Cosmonauts to be Launched On Thursday
MOSCOW (AP) _ Two cosmonauts who set a world endurance record in space in 1984 are to be launched Thursday aboard a Soyuz T-15 spacecraft, the Soviet Union announced today.
The launch comes less than a month after that of the huge orbital platform Mir, described as a new-generation space station in which up to six spacecraft can dock. The current Soviet space station, Salyut 7, has two docking ports.
Tass said cosmonauts Leonid Kizim and Vladimir Solovev were completing pre- launch preparations at the Baikonur launch pad in Soviet central Asia. Tass said the launch was scheduled for 12:33 p.m. GMT Thursday (7:33 a.m. EST Thursday ).
It is unusual for the Soviets to announce manned space flights in advance. Such announcements usually occur when Westerners are involved.
Advance announcements were made in 1982 when Frenchman Jean-Loup Chretien was aboard a Soviet flight and in 1984 when Indian cosmonaut Rakesh Sharma was aboard. In addition, the U.S.-Soviet linkup in 1975 of Apollo and Soyuz spaceships was announced in advance.
Tass did not report how long the latest mission would be or give other details.
On Tuesday, an American space engineer and author who closely monitors the Soviet space program said three unmanned Soviet craft launched had moved within four miles of each other about 210 miles above Earth and that he expected they soon would link to form one large station.
The engineer, James Oberg, said the Salyut 7 space station, launched in 1982, is linked to a craft called Cosmos 1686, which was launched last fall.
The dual craft, he said, has drifted into a closely parallel orbit with the Mir, a large Salyut-type spacecraft that the Soviets have said will form the core of a new space station.
Mir, which means peace in Russian, was launched Feb. 20.
Kizim and Solovev spent 237 days in Salyut 7 in 1984, setting a record for the longest space mission.
Kizim, in his 40s, made a 13-day repair mission in 1980 and then spent made the 237-day mission in 1984. He has made six walks in space.

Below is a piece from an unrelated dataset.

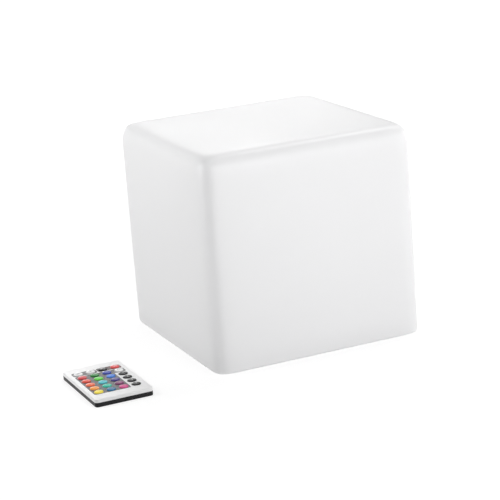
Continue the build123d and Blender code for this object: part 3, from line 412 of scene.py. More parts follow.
@dataclass
class SharedEffects:
    """The node groups that more than one finish uses, each built once.

    Attributes:
        swell_share: scale of the wide swell, as a share of the grain's.
        middle: the values of a noise that become 0 and 1.
        mark_cells: cells of the fine noise to a patch of marks.
        mark_stretch: how the fine noise is squeezed along X, Y and Z.
        mark_peaks: the values of the fine noise that become 0 and 1.
        mark_patches: the same of the wide noise.
    """

    swell_share: float = 0.02
    middle: tuple[float, float] = (0.3, 0.7)
    mark_cells: float = 8.0
    mark_stretch: Triple = (1.0, 0.35, 0.6)
    mark_peaks: tuple[float, float] = (0.60, 0.72)
    mark_patches: tuple[float, float] = (0.5, 0.65)

    def __post_init__(self) -> None:
        """Builds every group."""
        self.groups = {
            "moulded": self.moulded(),
            "drawn": self.drawn(),
            "handled": self.handled(),
            "panel": self.panel(),
        }

    def place(self, bench: Bench, name: str, **inputs: Value) -> dict[str, Socket]:
        """Puts a group into a material.

        Args:
            bench: the material's bench.
            name: which group.
            **inputs: its inputs, with _ for a space.

        Returns:
            Its outputs by name.
        """
        node = bench.node("Group", node_tree=self.groups[name])
        for key, value in inputs.items():
            bench.feed(node.inputs[key.replace("_", " ")], value)
        return {socket.name: socket for socket in node.outputs}

    def moulded(self) -> bpy.types.NodeTree:
        """Grain of a moulded surface: fine noise times its depth, over a wide, shallow swell.

        Returns:
            The group's tree.
        """
        bench, given, made = start_group(
            "moulded_grain",
            {"Vector": ("Vector", 0.0), "Grain": ("Float", 1500.0), "Depth": ("Float", 1e-5)},
            {"Height": "Float", "Mottle": "Float"},
        )
        fine = bench.noise(given.outputs["Vector"], given.outputs["Grain"], detail=3.0, roughness=0.6)
        wide = bench.maths("MULTIPLY", given.outputs["Grain"], self.swell_share)
        swell = bench.noise(given.outputs["Vector"], wide, detail=2.0)
        height = bench.maths("MULTIPLY", fine, given.outputs["Depth"])
        bench.feed(made.inputs["Height"], height)
        bench.feed(made.inputs["Mottle"], bench.remap(swell, *self.middle, 0.0, 1.0, smooth=True))
        return bench.tree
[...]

Solovev, a flight engineer, also has made six walks in space.
The Soviets have an extensive, advanced program of research in medicine, pharmaceuticals and biology. The Soviets have reported using observations from their stations to locate schools of fish. They also have grown crystals for use in electronics, grown plants for food and conducted cellular studies on animals as large as monkeys.
America’s space station is in the planning stage. President Reagan has instructed the National Aeronautics and Space Administration to plan one to be in operation in the early 1990s.